Denroy Morgan is credited with the formation of the Black Eagles, a reggae band based in New York during the 70s, before venturing into a solo career.
He released his chart-topping hit and album I’ll Do Anything for You in 1981, which earned recognition around the globe.
Before passing on Denroy released a book, From the Cross to the Throne, a novel that explores Rastafari, the religion, and Rasta ‘livity’.
That is the solid rock these three brothers come from. This is what encourages them to stay on the music path. It is for this reason that they refer to the new album as a ‘world’ album, one that brings them closer to their fans and unites the world through the messages and the musicality presented in the different singles.
“The album is an ode to the land of our ancestors in Jamaica and Africa and we want to take fans on a journey musically and culturally by combining the sounds across Africa with the sounds of Jamaica.
“This period of our career is about displaying all that we’ve learned as producers, singers and musicians throughout our career.

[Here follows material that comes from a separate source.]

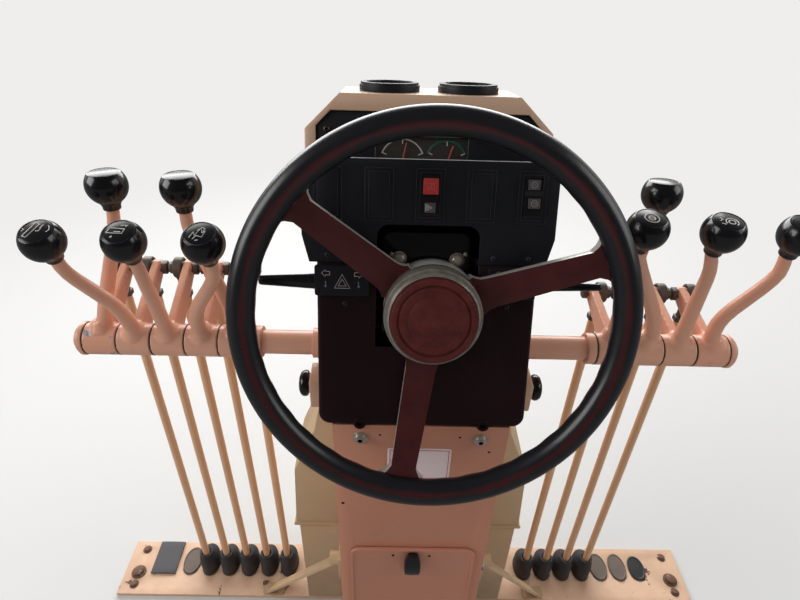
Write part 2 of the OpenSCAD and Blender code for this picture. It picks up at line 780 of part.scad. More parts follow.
// Shift of the handle's middle line at height z, smooth through its knees
function knees(i) = [
    [0, 0], [LEVERS[i][3], LEVERS[i][4]],
    [LEVERS[i][5], LEVERS[i][6]], [knob_out(i), knob_up(i) - grip_l]
];
function slope(a, b) = (b[0] - a[0]) / (b[1] - a[1]);
function ease(a, b, m0, m1, z) = let (d = b[1] - a[1], t = (z - a[1]) / d)
    a[0] * (1 + 2 * t) * (1 - t) * (1 - t) + b[0] * t * t * (3 - 2 * t)
    + m0 * d * t * (1 - t) * (1 - t) - m1 * d * t * t * (1 - t);
function handle_out(i, z) = let (
        p = knees(i),
        m1 = (slope(p[0], p[1]) + slope(p[1], p[2])) / 2,
        m2 = (slope(p[1], p[2]) + slope(p[2], p[3])) / 2
    )
    z < p[1][1] ? ease(p[0], p[1], 0, m1, z)
    : z < p[2][1] ? ease(p[1], p[2], m1, m2, z)
    : ease(p[2], p[3], m2, 0, z);

// Length of the straight tip under a knob's middle
grip_l = 30;
arm_sides = 16;
arm_rings = 12;
arm_root = 18;

// One ring of the handle, square to its middle line
function arm_ring(i, k) = let (
        top = knob_up(i) - grip_l,
        z = arm_root + (top - arm_root) * k / arm_rings,
        lean_x = (handle_out(i, z + 0.5) - handle_out(i, z - 0.5)) * (k == arm_rings ? 0 : 1),
        r = arm_r + (arm_tip_r + 0.8 - arm_r) * k / arm_rings,
        n = norm([1, lean_x])
    )
    [for (a = [0 : arm_sides - 1]) let (c = cos(360 * a / arm_sides), s = sin(360 * a / arm_sides))
        [handle_out(i, z) + r * c / n, r * s, z - r * c * lean_x / n]];

module handle_bar(i) {
    n = arm_sides;
    points = [for (k = [0 : arm_rings]) for (p = arm_ring(i, k)) p];
    sides = [for (k = [0 : arm_rings - 1]) for (a = [0 : n - 1]) let (b = (a + 1) % n)
        [k * n + a, (k + 1) * n + a, (k + 1) * n + b, k * n + b]];
    foot = [for (a = [0 : n - 1]) a];
    head = [for (a = [n - 1 : -1 : 0]) arm_rings * n + a];
    polyhedron(points, concat([foot, head], sides), convexity = 4);
}

// Flat arm between two rounded ends, in side view
module arm_outline(r1, r2, end) {
    d = norm(end);
    c = (r1 - r2) / d;
    s = sqrt(1 - c * c);
    circle(r1);
    translate(end) circle(r2);
    rotate(atan2(end[1], end[0]))
        polygon([[r1 * c, r1 * s], [d + r2 * c, r2 * s], [d + r2 * c, -r2 * s], [r1 * c, -r1 * s]]);
}

module lever(i) color(tan_paint) at_lever(i) {
    difference() {
        union() {
            x_pin(-(hub_pitch - hub_gap) / 2, (hub_pitch - hub_gap) / 2, hub_r);
            side_form(boss_w) arm_outline(hub_r - 2, 11, [shaft_back, rise(i)]);
            rotate([-lean(i), 0, 0]) {
                translate([0, 0, arm_root - 1]) cylinder(h = 13, r1 = arm_r + 7, r2 = arm_r);
                handle_bar(i);
                translate([knob_out(i), 0, knob_up(i) - grip_l - 2])
                    cylinder(h = grip_l - 8, r = arm_tip_r);
            }
        }
        x_pin(-hub_pitch, hub_pitch, shaft_r + run_gap);
    }
    translate([0, shaft_back, rise(i)]) {
        x_pin(-boss_w / 2 - 8, rod_offset + rod_end_w / 2 + 3, stud_r);
        x_pin(-boss_w / 2 - 6, -boss_w / 2, 8);
        x_pin(rod_offset + rod_end_w / 2 + move_gap, rod_offset + rod_end_w / 2 + 3, 7.5);
    }
}

module knob(i) color("#0c0d10") at_lever(i) rotate([-lean(i), 0, 0])
    translate([knob_out(i), 0, knob_up(i)]) difference() {
        union() {
            intersection() {
                sphere(knob_r);
                translate([0, 0, -knob_r]) cylinder(h = knob_r + knob_flat, r = knob_r + 1);
            }
            translate([0, 0, -grip_l + 2])
                cylinder(h = grip_l - 8, r1 = arm_tip_r + 3, r2 = arm_tip_r + 6);
        }
        translate([0, 0, -grip_l - 2]) cylinder(h = grip_l - 5, r = arm_tip_r + fit_gap);
    }

// A control rod with the eye that hangs on its lever's stud

module rod(i) color(tan_paint) at_lever(i) translate([rod_offset, shaft_back, rise(i)]) {
    stud_z = shaft_z + rise(i);
    difference() {
        union() {
            x_pin(-rod_end_w / 2, rod_end_w / 2, rod_end_r);
            translate([0, 0, -rod_nut]) cylinder(h = rod_nut - 10, r = rod_r);
        }
        x_pin(-rod_end_w, rod_end_w, stud_r + run_gap);
    }
    translate([0, 0, -rod_nut - nut_t]) cylinder(h = nut_t, r = rod_r + 3, $fn = 6);
    translate([0, 0, rod_foot_z - stud_z]) cylinder(h = stud_z - rod_foot_z - rod_nut, r = rod_r);
}

floor_plate();
rod_boots();
hole_plugs();
floor_pad();
duct_base();
duct_cover();
pedestal();
side_braces();
console_shell();
cowl();
shroud();
switch_panel();
gauge_bezel();
gauge_dials();
gauge_glass();
air_vents();
switch_rockers();
column_bracket();
steering_column();
signal_boxes();
stalks();
lever_shaft();
shaft_collars();
clamp_knobs();
fasteners();
info_plate();
wheel_rim();
wheel_spokes();
horn_pad();
access_door();
door_latch();
for (i = [0 : len(LEVERS) - 1]) {
    lever(i);
    knob(i);
    rod(i);
}
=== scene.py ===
# %% [markdown]
# A motor grader's control console
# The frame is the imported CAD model: its solids, bodies and joints. This lesson
# dresses it: rounds what is pressed, cast or moulded, adds the small parts, and
# gives each surface a finish made of nodes. Everything is in metres.

# %% Open the frame
import json
import math

import bpy
from mathutils import Matrix, Vector


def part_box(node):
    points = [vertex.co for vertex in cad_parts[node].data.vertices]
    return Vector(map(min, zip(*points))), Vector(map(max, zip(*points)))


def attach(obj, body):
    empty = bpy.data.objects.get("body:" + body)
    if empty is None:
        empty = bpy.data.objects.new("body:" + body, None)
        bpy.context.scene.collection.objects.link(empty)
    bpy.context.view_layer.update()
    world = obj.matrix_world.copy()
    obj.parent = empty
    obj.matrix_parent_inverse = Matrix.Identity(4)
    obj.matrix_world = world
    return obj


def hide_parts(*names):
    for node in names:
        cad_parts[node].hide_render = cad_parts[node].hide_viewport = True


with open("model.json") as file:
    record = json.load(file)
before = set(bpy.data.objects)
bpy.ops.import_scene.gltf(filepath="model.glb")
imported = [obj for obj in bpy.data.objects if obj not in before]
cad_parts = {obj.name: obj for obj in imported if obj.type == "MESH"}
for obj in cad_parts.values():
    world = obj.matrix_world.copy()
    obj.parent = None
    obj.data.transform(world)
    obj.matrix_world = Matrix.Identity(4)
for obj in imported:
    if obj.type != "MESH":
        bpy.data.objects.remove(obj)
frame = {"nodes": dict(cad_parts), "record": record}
bpy.ops.object.select_all(action="DESELECT")
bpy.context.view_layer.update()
nodes = frame["nodes"]

# %% [markdown]
# The console's main sizes
# These few values place nearly everything. The wheel's plane leans back, so a
# frame of its own is set up at the wheel's middle: x to the right, s up the
# plane and h out of it. The lever shaft runs from side to side.

# %% Name the driving sizes
MM = 0.001
CONSOLE_X = -0.006
LEAN = math.radians(20)
WHEEL_MIDDLE = Vector((0.0, -0.218, 0.873))
RIM_OUTER, RIM_TUBE = 0.215, 0.015
RING_RADIUS = RIM_OUTER - RIM_TUBE
SHAFT_Y, SHAFT_Z = -0.102, 0.747
BANK_START, HUB_PITCH, ROD_OFFSET = 0.226, 0.0436, 0.013
SHROUD_HALF = 0.123
PANEL_H = -0.055
PEDESTAL_Y = -0.216
ACROSS = Matrix.Rotation(math.pi / 2, 4, "Y")
TO_SEAT = Matrix.Rotation(math.pi / 2, 4, "X")
wheel_frame = Matrix.Translation(WHEEL_MIDDLE) @ Matrix.Rotation(math.pi / 2 - LEAN, 4, "X")
to_wheel = wheel_frame.inverted()


def spot(x, s, h):
    return wheel_frame @ Matrix.Translation((x, s, h))


def on_console(x, s, h):
    return spot(CONSOLE_X + x, s, h)


def sized(x, y=None, z=None):
    return Matrix.Diagonal((x, x if y is None else y, x if z is None else z, 1))


print("the wheel leans", round(math.degrees(LEAN)), "degrees")

# %% [markdown]
# The view
# The view is from above the seat, over the wheel, down at the floor. A wide lens
# is needed because the eye is close. Its aim is three turns: pitch down, yaw
# to the right and roll.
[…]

Fans should expect what they always get from Morgan Heritage. Our best effort,” they say.
According to the group’s official website, www.morganheritagemusic.com their world tours starts in New Orleans on May 4, taking them across the Caribbean, a project that takes them to platforms they haven’t performed on in over years.
Most excitingly, Kenya, the place Morgan Heritage refers to as their second home is at the heart of this tour.
“We will be coming to Kenya, hopefully, sooner than later. We miss performing for our people in Kenya and Africa. Kenya will always be one of our homes away from home and we look forward to seeing more of the country and spending more time at home,” says Mojo.
“Stay united as a people and continue to evolve as a nation. Never stop the infrastructure and technical development that made us fall in love with Kenya. As to our fellow musicians, stay focussed and, humble and be ready to sacrifice as needed. Always keep reaching for the stars and listen to other genres of music to expand your musical horizon,” he says.